▶ **TASK GOAL**
How many lines in the records below hold the string "that"? Please answer with the number and nothing more.

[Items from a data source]
>> Start

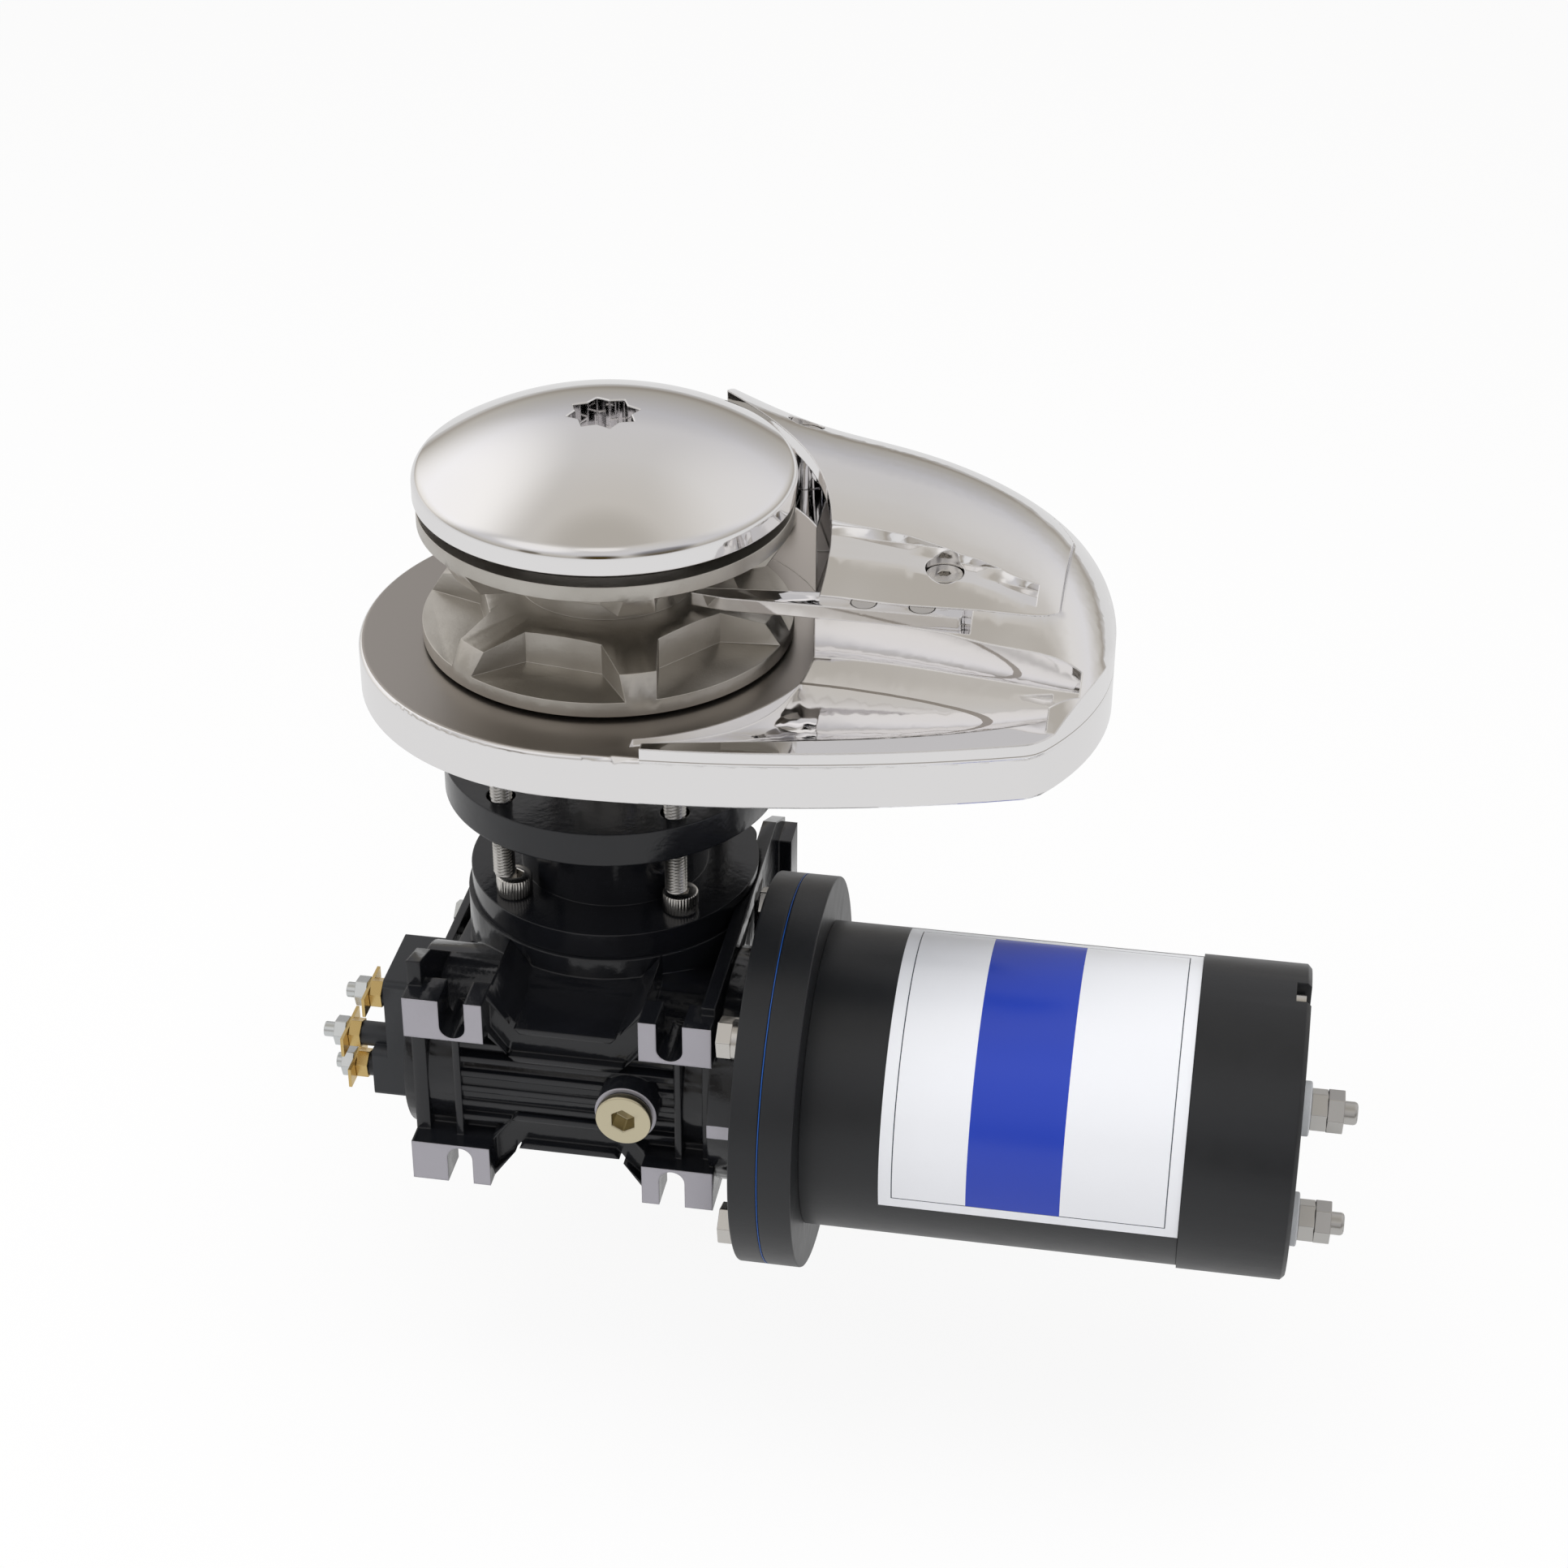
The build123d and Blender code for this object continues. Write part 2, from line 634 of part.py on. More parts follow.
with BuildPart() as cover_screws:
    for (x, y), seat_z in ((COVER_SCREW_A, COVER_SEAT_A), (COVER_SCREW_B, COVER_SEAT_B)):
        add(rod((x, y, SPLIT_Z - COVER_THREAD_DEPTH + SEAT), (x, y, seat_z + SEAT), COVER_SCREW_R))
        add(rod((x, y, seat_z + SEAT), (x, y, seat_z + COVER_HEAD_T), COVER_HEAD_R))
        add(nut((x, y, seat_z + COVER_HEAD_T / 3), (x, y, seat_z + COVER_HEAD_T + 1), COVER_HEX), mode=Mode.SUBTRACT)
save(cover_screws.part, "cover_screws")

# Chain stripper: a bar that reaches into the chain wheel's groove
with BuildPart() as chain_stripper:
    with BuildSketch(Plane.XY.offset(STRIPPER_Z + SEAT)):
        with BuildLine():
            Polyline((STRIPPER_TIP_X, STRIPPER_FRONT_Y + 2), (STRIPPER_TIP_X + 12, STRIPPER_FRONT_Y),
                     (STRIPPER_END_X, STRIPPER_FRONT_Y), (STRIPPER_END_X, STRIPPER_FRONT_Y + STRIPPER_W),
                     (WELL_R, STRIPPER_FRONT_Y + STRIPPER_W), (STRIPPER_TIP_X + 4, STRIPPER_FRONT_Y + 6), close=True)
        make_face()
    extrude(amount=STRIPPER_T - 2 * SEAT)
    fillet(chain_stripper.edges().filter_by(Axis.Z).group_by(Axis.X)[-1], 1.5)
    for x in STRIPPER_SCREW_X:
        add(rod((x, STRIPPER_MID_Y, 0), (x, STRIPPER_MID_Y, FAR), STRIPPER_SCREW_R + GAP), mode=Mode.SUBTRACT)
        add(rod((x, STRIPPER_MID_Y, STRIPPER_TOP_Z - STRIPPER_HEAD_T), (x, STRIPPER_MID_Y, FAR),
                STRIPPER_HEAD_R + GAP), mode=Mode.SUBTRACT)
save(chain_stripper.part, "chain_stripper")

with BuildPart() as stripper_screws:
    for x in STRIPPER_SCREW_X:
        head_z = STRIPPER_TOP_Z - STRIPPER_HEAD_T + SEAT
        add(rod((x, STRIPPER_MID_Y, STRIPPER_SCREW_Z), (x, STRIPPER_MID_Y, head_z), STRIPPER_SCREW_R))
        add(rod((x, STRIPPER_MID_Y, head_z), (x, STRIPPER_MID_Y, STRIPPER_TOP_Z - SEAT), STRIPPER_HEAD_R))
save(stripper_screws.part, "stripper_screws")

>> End
>> Start

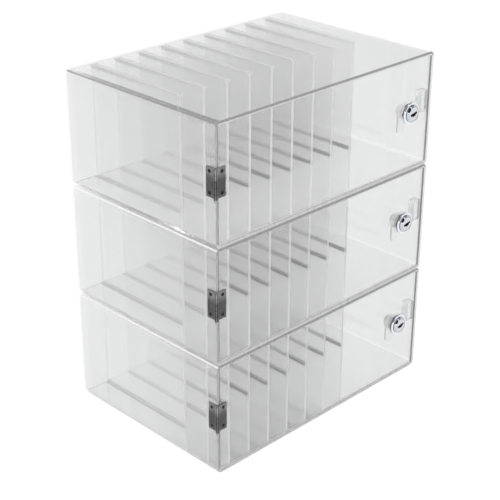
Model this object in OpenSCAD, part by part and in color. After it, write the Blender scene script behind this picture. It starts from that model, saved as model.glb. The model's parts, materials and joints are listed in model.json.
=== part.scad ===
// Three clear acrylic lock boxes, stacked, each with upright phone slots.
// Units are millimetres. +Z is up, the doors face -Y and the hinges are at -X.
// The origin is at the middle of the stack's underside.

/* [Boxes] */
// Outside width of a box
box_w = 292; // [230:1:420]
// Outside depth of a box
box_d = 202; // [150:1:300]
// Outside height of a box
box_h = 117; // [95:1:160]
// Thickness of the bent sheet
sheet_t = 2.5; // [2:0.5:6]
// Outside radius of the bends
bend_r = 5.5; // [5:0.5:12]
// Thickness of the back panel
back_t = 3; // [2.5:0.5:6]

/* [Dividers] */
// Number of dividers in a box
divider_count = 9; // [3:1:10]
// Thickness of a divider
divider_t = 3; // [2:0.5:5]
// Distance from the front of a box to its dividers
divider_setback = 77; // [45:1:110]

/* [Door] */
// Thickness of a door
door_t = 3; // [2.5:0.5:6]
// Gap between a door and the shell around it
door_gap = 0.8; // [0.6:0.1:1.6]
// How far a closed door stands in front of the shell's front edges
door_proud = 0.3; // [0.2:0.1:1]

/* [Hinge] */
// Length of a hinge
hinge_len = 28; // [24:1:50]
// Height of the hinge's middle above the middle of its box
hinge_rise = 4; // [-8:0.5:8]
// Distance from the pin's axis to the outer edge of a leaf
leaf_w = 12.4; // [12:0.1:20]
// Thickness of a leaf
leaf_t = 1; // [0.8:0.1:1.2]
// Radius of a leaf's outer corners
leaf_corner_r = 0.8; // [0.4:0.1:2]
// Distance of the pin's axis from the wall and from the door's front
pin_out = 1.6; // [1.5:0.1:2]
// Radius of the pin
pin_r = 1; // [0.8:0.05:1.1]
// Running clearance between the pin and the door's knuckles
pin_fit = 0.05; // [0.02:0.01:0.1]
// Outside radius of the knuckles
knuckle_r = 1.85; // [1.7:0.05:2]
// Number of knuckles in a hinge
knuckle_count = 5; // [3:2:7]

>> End

▶ **TASK OUTPUT**
2